In the classically simple explanations of his own success, Chris Paul showered credit on his teammates, paying particular attention to scoring savant Kevin Durant, crosstown rival Kobe Bryant, and fellow Clipper Blake Griffin.
“I like to throw the lob. I like to see guys hit threes,” Paul said. “When you’re out there on the court with all that firepower, why wouldn’t you want to make passes?”
It’s the assumptions that Chris Paul makes about his own game that make him so endearing. “Why wouldn’t you want to make passes?” Well, each time down the court there are either two or three reasons not to pass the ball. He asks the rhetorical question as if anybody could trot out onto the court with the 23 of the best players in the world and dish out 15 assists. Not so.
“He’s always looking to pass so this is his dream right here. Scorers everywhere,” said a reverent Griffin after his Lob Angeles teammate was awarded the game’s MVP trophy. “He makes the game fun.”
Griffin started the game 6 for 6. All dunks. All originating from fellow Angelenos. Three of the assists came from Paul and three came from Bryant (including a breathtaking hockey assist that started with Paul).
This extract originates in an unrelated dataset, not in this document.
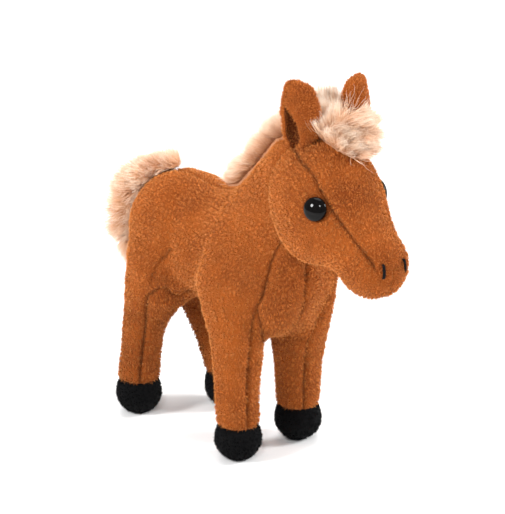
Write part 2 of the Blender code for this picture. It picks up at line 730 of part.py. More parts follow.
for hand, sx in (("right", -1), ("left", 1)):
    where = ear_matrix(hand, sx)
    rows, columns = np.array([0, 0.12, 0.27, 0.42, 0.56, 0.68, 0.78, 0.86, 0.93, 0.975]), np.linspace(-1, 1, 13)
    s, t = np.meshgrid(columns, rows)
    s, t = np.append(s.ravel(), 0.0), np.append(t.ravel(), 1.0)
    wide, pole = len(columns), len(s) - 1

    def sheet(offset):
        return ear_point(s, t, offset, sx) @ where[:3, :3].T + where[:3, 3]

    # The foot of the ear follows the head, clear of its pile.
    middle = sheet(0.0)
    lifted = middle.copy()
    for _ in range(5):
        lifted = lifted + np.maximum(EAR_LAYER + 1.1 - form(lifted), 0)[:, None] * normals_at(lifted)
    lift = lifted - middle
    for layer, near, far in (("ear_back", 0.15, 0.15 + EAR_LAYER), ("ear_lining", -0.15, -0.15 - EAR_LAYER)):
        leaf = bmesh.new()
        low = [leaf.verts.new(Vector(c) / 1000) for c in sheet(near) + lift]
        top = [leaf.verts.new(Vector(c) / 1000) for c in sheet(far) + lift]
        faces, rim = [], []
        for j in range(len(rows) - 1):
            for k in range(wide - 1):
                i = j * wide + k
                faces += [(i, i + 1, i + wide + 1), (i, i + wide + 1, i + wide)]
        last = pole - wide
        faces += [(last + k, last + k + 1, pole) for k in range(wide - 1)]
        rim += [(k, k + 1) for k in range(wide - 1)]
        rim += [(j * wide + wide - 1, (j + 1) * wide + wide - 1) for j in range(len(rows) - 1)] + [(pole - 1, pole)]
        rim += [(pole, last)] + [((j + 1) * wide, j * wide) for j in reversed(range(len(rows) - 1))]
        for i, j, k in faces:
            leaf.faces.new((top[i], top[j], top[k]))
            leaf.faces.new((low[k], low[j], low[i]))
        for i, j in rim:
            leaf.faces.new((top[j], top[i], low[i]))
            leaf.faces.new((top[j], low[i], low[j]))
        if leaf.calc_volume(signed=True) < 0:
            bmesh.ops.reverse_faces(leaf, faces=leaf.faces[:])
        new_object(f"{layer}_{hand}", mesh_from(leaf, layer), PLUSH, 0.9)


# ---------------------------------------------------------------- long-pile pieces, as the space their hair fills
def pile_blob(name, line, sizes, clear=0.6, segments=14, rings=12, avoid=None):
    """A sphere drawn out along a line. sizes gives (half width, half height) at each point of the line."""
    line, sizes = np.array(line, float), np.array(sizes, float)
    arc = np.concatenate([[0], np.cumsum(np.linalg.norm(np.diff(line, axis=0), axis=1))])
    arc /= arc[-1]
    bm = bmesh.new()
    bmesh.ops.create_uvsphere(bm, u_segments=segments, v_segments=rings, radius=1.0)
    p = points_of(bm) / 1000
    t = np.arccos(np.clip(p[:, 2], -1, 1)) / math.pi
    at = np.stack([np.interp(t, arc, line[:, i]) for i in range(3)], 1)
    ahead = np.stack([np.interp(np.clip(t + 0.03, 0, 1), arc, line[:, i]) for i in range(3)], 1)
    behind = np.stack([np.interp(np.clip(t - 0.03, 0, 1), arc, line[:, i]) for i in range(3)], 1)
    run = ahead - behind
    run /= np.linalg.norm(run, axis=1)[:, None]
    across = np.tile([1.0, 0.0, 0.0], (len(run), 1))
    across -= (across * run).sum(1)[:, None] * run
    across /= np.linalg.norm(across, axis=1)[:, None]
    up = np.cross(across, run)
    wide, high = np.interp(t, arc, sizes[:, 0]), np.interp(t, arc, sizes[:, 1])
    ring = np.linalg.norm(p[:, :2], axis=1)
    spread = np.minimum(1, ring * 1.25) / np.maximum(ring, 1e-6)
    q = at + across * (p[:, 0] * spread * wide)[:, None] + up * (p[:, 1] * spread * high)[:, None]
    for _ in range(12):
        short = clear - form(q)
        if avoid is not None:
            push = np.array([avoid(c) for c in q])
            q = q + push
        q = q + np.maximum(short, 0)[:, None] * normals_at(q)
    place(bm, q)
    bmesh.ops.triangulate(bm, faces=bm.faces[:])
    return new_object(name, mesh_from(bm, name), FUR, 1.0)


def over_skin(points, lift):
    """The points brought to the given height above the skin."""
    p = np.array(points, float)
    return onto(onto(p, rounds=4), np.array(lift, float), rounds=6)


pile_blob(
    "mane",
    over_skin([(0, -6, 111), (-0.4, -16, 118), (-1.0, -27, 134), (-1.6, -38, 150), (-2.2, -50, 158)], [2.6, 4.6, 6.2, 7.2, 8.2]),
    [(3, 2.2), (6.5, 4.3), (7, 5.8), (7, 6.8), (4.5, 6.8)],
)
pile_blob(
    "forelock",
    over_skin(from_head([(1.0, 9, 28), (2.5, -1, 30), (4.0, -9, 28), (6.0, -16, 24), (8.0, -22, 18)]), [10.5, 12.0, 11.5, 8.5, 5.0]),
    [(3.0, 7), (5.5, 10.5), (11, 10.5), (12.5, 8), (6.5, 4)],
)
pile_blob(
    "tail",
    over_skin([(0, 27, 113), (0, 39, 110), (0, 50, 98), (0, 55, 84), (0, 56, 70), (0, 55, 50)], [4.6, 6.6, 8.6, 10.0, 10.0, 8.0]),
    [(5, 3.2), (10, 5.4), (14, 7.4), (16.5, 8.8), (15.5, 8.4), (7.5, 5.4)],
    clear=1.2,
)

skin.free()

# ---------------------------------------------------------------- origin under the middle of the box
bpy.context.view_layer.update()
corners = np.array([obj.matrix_world @ v.co for obj in parts.objects for v in obj.data.vertices])
middle = (corners.max(0) + corners.min(0)) / 2
print("box mm", np.round(corners.min(0) * 1000, 2), np.round(corners.max(0) * 1000, 2))
for obj in parts.objects:
    move = Matrix.Translation((-middle[0], -middle[1], -corners[:, 2].min()))
    obj.matrix_world = move @ obj.matrix_world
bpy.context.view_layer.update()
print("moved by mm", np.round(-middle * 1000, 3))
print("triangles", sum(sum(len(f.vertices) - 2 for f in obj.data.polygons) for obj in parts.objects))
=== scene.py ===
"""Plush horse: the looks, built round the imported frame.

Lengths in the code are in millimetres in the pattern's own axes. SHIFT takes them to the
row frame, and every mesh is stored in metres in the row frame.
"""

import json
import math

import bpy
import numpy as np
from mathutils import Matrix, Vector
from mathutils.kdtree import KDTree


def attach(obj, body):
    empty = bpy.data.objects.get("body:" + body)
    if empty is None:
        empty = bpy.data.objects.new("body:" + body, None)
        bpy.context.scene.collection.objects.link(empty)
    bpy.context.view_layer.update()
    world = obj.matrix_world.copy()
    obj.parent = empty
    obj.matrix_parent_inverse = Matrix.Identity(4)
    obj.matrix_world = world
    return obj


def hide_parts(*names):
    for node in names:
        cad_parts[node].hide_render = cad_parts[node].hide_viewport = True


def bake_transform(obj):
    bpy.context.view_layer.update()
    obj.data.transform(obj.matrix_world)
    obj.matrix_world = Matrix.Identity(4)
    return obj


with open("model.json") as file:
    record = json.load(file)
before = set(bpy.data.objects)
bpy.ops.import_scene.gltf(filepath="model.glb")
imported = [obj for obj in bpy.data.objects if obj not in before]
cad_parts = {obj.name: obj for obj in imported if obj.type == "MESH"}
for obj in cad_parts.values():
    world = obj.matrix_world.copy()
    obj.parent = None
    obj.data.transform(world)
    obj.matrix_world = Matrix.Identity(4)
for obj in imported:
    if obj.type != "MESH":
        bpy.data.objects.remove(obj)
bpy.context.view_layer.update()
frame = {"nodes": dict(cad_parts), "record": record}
SOLE = next(m for m in frame["record"]["mounts"] if m["name"] == "sole_front_right")["pos_m"]
SHIFT = np.array(SOLE) * 1000 - np.array([-17.5, -33.4, 0.0])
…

But midway through the second quarter, the Eastern defense made a conspicuous adjustment we’re all used to in Clipperland; interrupt Blake’s personal dunk contest.
At the end of the second quarter, the familiar fastbreak duo of Paul and Griffin had a 2-on-1 opportunity against a backpedaling Chris Bosh. With Paul as the ball handler and Griffin streaking to the rim, Bosh apparently thought that sealing off Blake and giving Paul an uncontested layup was the most prudent defensive strategy. He more than likely would grow to regret the decision to offend Paul in such a manner.
Team East coach Erik Spoelstra said he didn’t need to instruct his players to focus on Griffin around the rim. “With technology right now, I think all the players were aware that they did not want to be posterized and forever seen on a wall.”
Paul assisted on four of Griffin’s nine field goals (I’m playing fast and loose with the term field goal—none of his shots came from outside four feet). “It was cool,” Griffin explained. “I had my first two buckets from him. It’s definitely something I’m used to. It kind of put me at ease.”
While Paul will put his own teammates at ease, it’s quite the opposite for his adversaries. Just ask Chris Bosh. He’ll be having nightmares about this nutmeg for decades. But more than being the calming force for his teammates, he’s also the inspiration. After Paul embarrassed Bosh, Tony Parker pulled an almost identical stunt, after which Boshy bear released his frustration with an unabashed shove of the crafty Frenchman.
Though the outcome of the game and even his MVP performance will likely take a backseat to any regular season or playoff accomplishments, he still couldn’t help but wonkishly explain the East’s defensive dilemmas.
“This game is slightly different than a regular season game. Just a little bit different than a regular season game,” Chris said to audible chuckles from the media. “The weak side doesn’t come over and tag as much. You have to pick your poison. You tag Blake at the rim for the dunk, you’re leaving KD wide open for the three. One of them is going to go in.“
And how could Chris Paul be so sure of such things? “My son, my wife, we sit there… I’m on this thing called Synergy, day in and day out, watching basketball,” Paul continued. “I was talking to Pop, I could pretty much tell him the [Spurs’] entire offense.”
After Sunday night’s performance, Chris Paul shouldn’t be surprised if his fellow All-Stars spend some time on Synergy themselves scouting the Point God.